鳥取県は12日、税の滞納に充てるための預金化された児童手当の差し押さえは違法との鳥取地裁判決を不服とし、広島高裁松江支部に控訴しました。
同裁判は、鳥取市の自営業の男性(40)が県を相手に起こした訴訟で、鳥取地裁は3月29日、原告側一部勝訴の判決(県に児童手当13万円と預金73円の返還、慰謝料など25万円の支払いを命じる)を出しています。
県の末永洋之総務部長は、控訴理由として①判決は本件預金債権が〝差し押さえ禁止財産に該当しない〟としながら、違法と判断しており、最高裁判例(預金となった時点で差し押さえ禁止財産の属性を承継しない)を踏襲したものとなっていない。全国の税務行政、民間取り引きは、最高裁判例に基づき業務を遂行しているが、原判決によれば業務に法的安定性を欠き、多大な影響が生じかねない②判決には事実誤認があり、事実認定についても審議を尽くし、上級審の判断を仰ぐ―の2点を上げました。

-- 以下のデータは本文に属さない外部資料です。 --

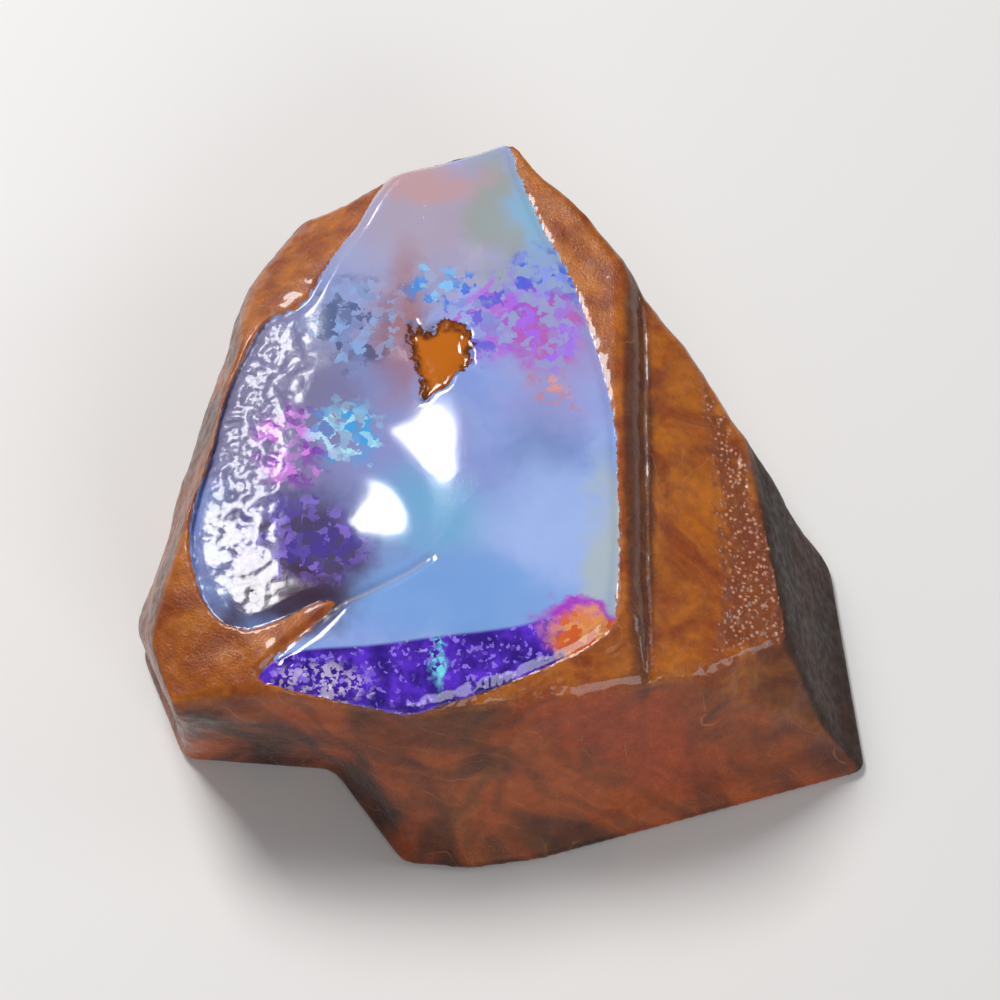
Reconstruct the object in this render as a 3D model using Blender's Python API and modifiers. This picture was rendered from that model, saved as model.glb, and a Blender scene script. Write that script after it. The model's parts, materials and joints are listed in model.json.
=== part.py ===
"""Rough boulder opal: one trimmed block of ironstone with an opal seam across its upper face.

The block lies on its sawn base, opal up. +X is to the right and +Y goes to the back. The origin is
under the middle of the block, on the plane that it rests on. Sizes are written in millimetres and
become metres where the mesh is made.
"""
import bmesh
import bpy
from mathutils import Vector

MM = 0.001
RIGHT = Vector((1.0, 0.0, 0.0))
BACK = Vector((0.0, 1.0, 0.0))
UP = Vector((0.0, 0.0, 1.0))
SAW_TOLERANCE = 1e-6

# Driving sizes
BLOCK_WIDTH = 46.0
BLOCK_DEPTH = 46.0
BLOCK_HEIGHT = 13.2

# Each wall is one flat break or saw cut, written as three points on it: two along its upper edge,
# counter-clockwise seen from above, and one lower down.
WALLS = {
    "front left": ((-18.3, -15.0, 11.2), (-5.3, -16.0, 11.6), (-10.0, -19.4, 0.0)),
    "front": ((-5.3, -16.0, 11.6), (8.1, -13.9, 12.0), (-3.5, -20.4, 0.0)),
    "front right": ((8.1, -13.9, 12.0), (20.4, -14.2, 0.0), (2.0, -19.6, 0.0)),
    "front right chamfer": ((9.6, -13.8, 11.4), (15.7, -9.4, 8.8), (20.0, -14.0, 1.6)),
    "right end": ((15.7, -9.4, 8.8), (13.7, 2.6, 10.0), (20.5, -14.0, 0.0)),
    "back right": ((13.7, 2.6, 10.0), (10.1, 7.6, 11.3), (18.8, -1.2, 0.0)),
    "back right upper": ((8.1, 11.1, 12.0), (1.5, 19.0, 13.0), (5.3, 15.2, 0.0)),
    "back": ((0.9, 19.9, 13.0), (-12.3, 15.7, 11.5), (-5.7, 18.3, 0.0)),
    "back left corner": ((-11.5, 15.9, 11.0), (-14.6, 11.0, 10.0), (-13.4, 13.8, 0.0)),
    "left": ((-14.7, 12.0, 6.5), (-20.7, -8.0, 6.5), (-17.6, 2.1, 0.0)),
    "left front corner": ((-20.7, -8.0, 8.0), (-18.4, -14.6, 11.5), (-18.4, -11.8, 0.0)),
}

# Slopes take the upper edge off the block. They are written the same way, upper points first.
SLOPES = {
    "left rim": ((-15.2, 4.5, 13.2), (-17.3, -5.0, 13.2), (-19.7, -5.0, 6.5)),
    "front left corner": ((-16.9, -7.5, 13.1), (-11.0, -15.0, 13.1), (-19.6, -13.6, 10.8)),
    "front edge of the seam": ((-12.5, -13.4, 13.2), (2.7, -10.9, 13.2), (-5.3, -16.0, 11.6)),
    "back left shoulder": ((-7.3, 16.0, 13.1), (-13.6, 7.7, 13.1), (-13.3, 14.0, 10.8)),
}

# The opal seam ends at a small step down to a ledge that falls away to the right.
STEP_TOP_X = 6.9
STEP_FOOT_X = 8.1
LEDGE_TOP_Z = 12.0
LEDGE_FALL_PER_MM = 0.42

# A chip is missing below the front left ridge, as two flat faces that meet in a corner.
CHIP_BACK = ((-18.3, -15.5, 9.5), (-5.3, -16.6, 9.5), (-12.0, -13.8, 0.0))
CHIP_END = ((-7.5, -16.6, 9.5), (-9.3, -14.3, 0.0), (-5.4, -19.9, 0.0))

# Every edge is worn round.
EDGE_WEAR = 0.6
EDGE_SEGMENTS = 2
WORN_EDGE_ANGLE = 0.3

IRONSTONE_BROWN = (0.20, 0.075, 0.022, 1.0)


def clear_scene():
    """Removes every object that the file opened with."""
    for old in list(bpy.data.objects):
        bpy.data.objects.remove(old, do_unlink=True)


def new_collection(name):
    """A collection of its own in the scene."""
    collection = bpy.data.collections.new(name)
    bpy.context.scene.collection.children.link(collection)
    return collection


def plane_through(first, second, third):
    """A point on the plane and its normal, which follows the right hand along the three points."""
    origin, along, down = Vector(first), Vector(second), Vector(third)
    normal = (down - origin).cross(along - origin).normalized()
    return origin, normal


def saw(mesh, point, normal):
    """Cuts off everything on the normal's side of the plane and closes the cut."""
    geometry = mesh.verts[:] + mesh.edges[:] + mesh.faces[:]
    bmesh.ops.bisect_plane(
        mesh, geom=geometry, dist=SAW_TOLERANCE, plane_co=point, plane_no=normal, clear_outer=True
    )
    rim = [edge for edge in mesh.edges if edge.is_boundary]
    bmesh.ops.holes_fill(mesh, edges=rim, sides=0)


def box(width, depth, height):
    """A block standing on z = 0, centred on the origin."""
    mesh = bmesh.new()
    bmesh.ops.create_cube(mesh, size=1.0)
    bmesh.ops.translate(mesh, verts=mesh.verts, vec=UP / 2.0)
    bmesh.ops.scale(mesh, verts=mesh.verts, vec=(width, depth, height))
    return mesh


def add_object(mesh, name, collection):
    """Turns a bmesh in millimetres into an object in metres."""
    bmesh.ops.scale(mesh, verts=mesh.verts, vec=(MM, MM, MM))
    bmesh.ops.recalc_face_normals(mesh, faces=mesh.faces)
    data = bpy.data.meshes.new(name)
    mesh.to_mesh(data)
    mesh.free()
    obj = bpy.data.objects.new(name, data)
    collection.objects.link(obj)
    return obj


def trimmed_block():
    """The block with its walls and slopes cut, before the ledge and the chip."""
    mesh = box(BLOCK_WIDTH, BLOCK_DEPTH, BLOCK_HEIGHT)
    for points in list(WALLS.values()) + list(SLOPES.values()):
        point, normal = plane_through(*points)
        saw(mesh, point, normal)
    return mesh


def facing(normal, way):
    """The normal, turned round if it points against the way."""
    return normal if normal.dot(way) > 0.0 else -normal


def ledge_cutter():
    """What is missing to the right of the seam: above the ledge and beyond the step."""
    mesh = box(BLOCK_WIDTH * 2.0, BLOCK_DEPTH * 2.0, BLOCK_HEIGHT * 2.0)
    step_top = Vector((STEP_TOP_X, 0.0, BLOCK_HEIGHT))
    step_foot = Vector((STEP_FOOT_X, 0.0, LEDGE_TOP_Z))
    ledge_way = Vector((1.0, 0.0, -LEDGE_FALL_PER_MM))
    step_normal = BACK.cross(step_top - step_foot).normalized()
    ledge_normal = BACK.cross(ledge_way).normalized()
    saw(mesh, step_foot, facing(step_normal, -RIGHT))
    saw(mesh, step_foot, facing(ledge_normal, -UP))
    return mesh


def chip_cutter():
    """What is missing below the front left ridge: in front of one face and left of the other."""
    mesh = box(BLOCK_WIDTH * 2.0, BLOCK_DEPTH * 2.0, BLOCK_HEIGHT * 2.0)
    bmesh.ops.translate(mesh, verts=mesh.verts, vec=-UP * BLOCK_HEIGHT)
    back_point, back_normal = plane_through(*CHIP_BACK)
    end_point, end_normal = plane_through(*CHIP_END)
    saw(mesh, back_point, facing(back_normal, BACK))
    saw(mesh, end_point, facing(end_normal, RIGHT))
    return mesh


def as_cutter(obj):
    """Marks an object as a tool that is not part of the stone."""
    obj.hide_render = True
    obj.display_type = "WIRE"
    return obj


def apply_modifiers(obj):
    """Bakes the object's modifiers into its mesh."""
    graph = bpy.context.evaluated_depsgraph_get()
    finished = bpy.data.meshes.new_from_object(obj.evaluated_get(graph))
    obj.modifiers.clear()
    obj.data = finished


def subtract(stone, cutter):
    """Cuts the cutter's shape out of the stone."""
    cut = stone.modifiers.new(cutter.name, "BOOLEAN")
    cut.operation = "DIFFERENCE"
    cut.solver = "EXACT"
    cut.object = cutter


def wear_edges(stone):
    """Rounds every edge a little, as handling and washing do."""
    bevel = stone.modifiers.new("Worn edges", "BEVEL")
    bevel.width = EDGE_WEAR * MM
    bevel.segments = EDGE_SEGMENTS
    bevel.limit_method = "ANGLE"
    bevel.angle_limit = WORN_EDGE_ANGLE


def ironstone():
    """Brown ironstone, which most of the surface shows."""
    material = bpy.data.materials.new("ironstone")
    material.use_nodes = True
    shader = material.node_tree.nodes["Principled BSDF"]
    shader.inputs["Base Color"].default_value = IRONSTONE_BROWN
    shader.inputs["Roughness"].default_value = 0.45
    shader.inputs["Metallic"].default_value = 0.0
    return material


def build():
    """Makes the stone."""
    clear_scene()
    parts = new_collection("boulder_opal_rough")
    cutters = new_collection("cutters")
    stone = add_object(trimmed_block(), "boulder_opal", parts)
    ledge = as_cutter(add_object(ledge_cutter(), "ledge_cutter", cutters))
    chip = as_cutter(add_object(chip_cutter(), "chip_cutter", cutters))
    subtract(stone, ledge)
    subtract(stone, chip)
    wear_edges(stone)
    apply_modifiers(stone)
    stone.data.materials.clear()
    stone.data.materials.append(ironstone())


build()
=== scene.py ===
# %% [markdown]
# # A rough boulder opal
# The real object is one block of brown ironstone. A crack in it filled with silica long ago and
# became a seam of precious opal, which now covers most of its upper face. Nothing comes apart, so
# the whole stone is one mesh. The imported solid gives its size, its walls and its flat base.

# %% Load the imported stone
import json
import math

import bmesh
import bpy
import numpy as np
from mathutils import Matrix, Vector, noise

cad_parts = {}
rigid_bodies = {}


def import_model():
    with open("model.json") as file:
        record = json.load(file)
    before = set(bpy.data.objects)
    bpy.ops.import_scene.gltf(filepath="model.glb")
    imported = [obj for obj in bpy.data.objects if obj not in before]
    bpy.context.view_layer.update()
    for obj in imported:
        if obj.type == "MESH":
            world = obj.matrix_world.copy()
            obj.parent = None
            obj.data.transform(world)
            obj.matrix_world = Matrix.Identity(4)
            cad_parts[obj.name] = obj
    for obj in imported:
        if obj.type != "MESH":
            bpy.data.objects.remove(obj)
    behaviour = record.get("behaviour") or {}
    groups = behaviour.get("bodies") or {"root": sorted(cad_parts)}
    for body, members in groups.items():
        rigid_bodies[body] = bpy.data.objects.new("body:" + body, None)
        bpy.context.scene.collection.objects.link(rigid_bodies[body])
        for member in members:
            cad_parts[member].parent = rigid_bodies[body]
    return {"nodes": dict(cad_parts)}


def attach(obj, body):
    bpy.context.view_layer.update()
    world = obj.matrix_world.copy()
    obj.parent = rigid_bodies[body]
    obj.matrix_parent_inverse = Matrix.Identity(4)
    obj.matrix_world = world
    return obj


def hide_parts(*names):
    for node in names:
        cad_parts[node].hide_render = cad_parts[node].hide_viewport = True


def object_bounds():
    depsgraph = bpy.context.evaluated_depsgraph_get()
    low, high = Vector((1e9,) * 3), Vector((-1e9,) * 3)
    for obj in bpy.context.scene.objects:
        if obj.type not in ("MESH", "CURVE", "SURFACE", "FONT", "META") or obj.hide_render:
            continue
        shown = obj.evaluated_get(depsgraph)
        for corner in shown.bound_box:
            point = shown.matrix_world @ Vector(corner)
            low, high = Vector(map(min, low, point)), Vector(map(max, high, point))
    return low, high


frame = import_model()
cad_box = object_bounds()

MM = 0.001
print("stone before its finish, lowest and highest corner:", [list(corner) for corner in cad_box])

# %% [markdown]
# ## Camera
# The stone is seen from the front and from high up, 62 degrees above the table, so the opal face is
# nearly square on and the front face still shows. A short lens close by would make the near edge
# look too big, so a long lens stands far off and keeps the sides parallel.

# %% Camera
VIEW_HEIGHT = math.radians(62.0)
LENS = 150.0
SENSOR = 36.0
FRAME_WIDTH = 56.0 * MM
LOOK_AT = Vector((-0.1, -0.3, 6.6)) * MM
NEAREST_SEEN = 1.0 * MM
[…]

末永総務部長は「児童手当の差し押さえを意図したことはなく(たまたま、振り込みの時期と重なっただけ)、取り引き履歴は見ておらず、原告の男性は必ずしも困窮していなかった」と事実認定に誤認があると主張しました。
県の控訴を聞いた原告男性は「強い憤りを感じる。生活実態は地裁が客観的に判断した通り。全国の徴税に苦しむ人たちのためにも受けて立ち、たたかいたい」と話しました。